Oui. Le Hezbollah a acquis sa libanité avec la guerre de 2006 contre Israël. Le Hezbollah des années 90, perçu comme un outil militaire et d'influence iranien, a évolué. Les libanais aujourd'hui reconnaissent que la paix relative qui règne dans leur pays n'est que  la conséquence directe de l'apport du Hezbollah. Ils savent très bien que si Daech n'a pu pénétrer l'espace libanais, c'est exclusivement grâce au Hezbollah qui l'a combattu en Syrie. Ils ont pu également apprécier le calme du Hezbollah, devenu garant de la stabilité des institutions du pays, à l'occasion de la lamentable affaire du kidnapping du premier ministre sunnite Hariri par les Saoudiens. Ceci est tellement vrai que pour le cas où le Hezbollah remporterait les élections du 6 mai, il y a de forte chance que le parlement régularise la situation de sa milice par un texte de loi. La branche militaire du Hezbollah n'est plus perçue comme un facteur d'instabilité mais comme le garant de la souveraineté libanaise. 

Le pays du Cèdre est au croisement d'un autre axe d'opposition entre les Etats-Unis et l'Iran. Quelles seraient pour le Liban les conséquences du retrait des Etats-Unis de l'accord sur le nucléaire iranien?

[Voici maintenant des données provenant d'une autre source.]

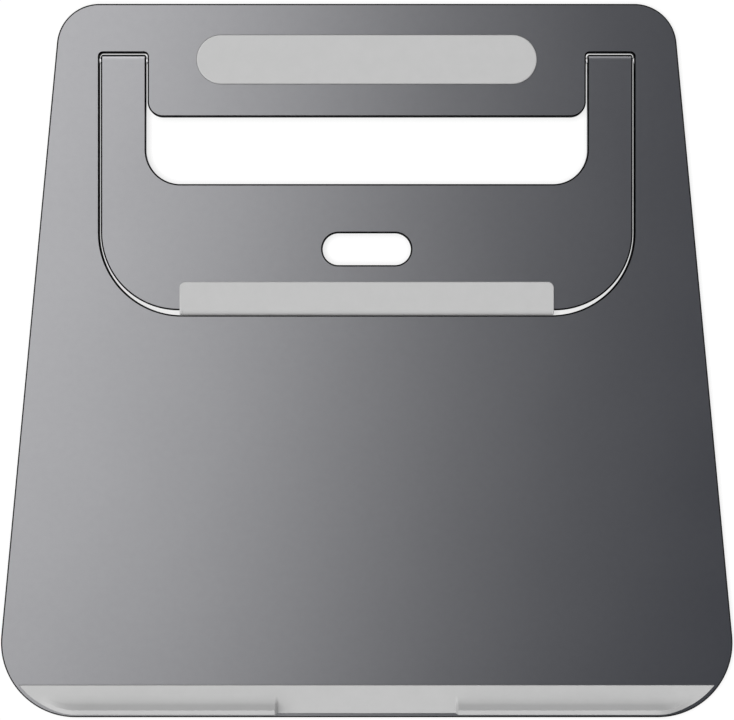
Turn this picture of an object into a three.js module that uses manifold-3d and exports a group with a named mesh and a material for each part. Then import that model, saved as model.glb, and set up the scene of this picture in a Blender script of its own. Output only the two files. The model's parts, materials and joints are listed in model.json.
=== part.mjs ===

La communauté internationale et avec elle, le Liban, ont d'ores et déjà intégrés le retrait américain de l'accord nucléaire du 14 juillet 2015. Le Hezbollah s'abstiendra de toute provocation afin de ne pas donner une excuse aux américains de stigmatiser davantage le Liban. D'ailleurs c'est un fait avéré que depuis la guerre de 2006 avec Israël, que ce dernier n'a pas remporté, la frontière la plus calme d'Israel est celle qui la sépare du Liban. En revanche, il est certain que pour le cas où l'Iran ferait l'objet de frappe américaine ou israélienne, le Hezbollah ne restera pas inerte. Il en ira de même de l'ensemble des pays qui constitue aujourd'hui une véritable "pleine lune chiite". Mais en l'absence d'un dérapage initié par Washington, les risques d'un embrasement sur la frontière nord d'Israël avec le Hezbollah sont très faibles.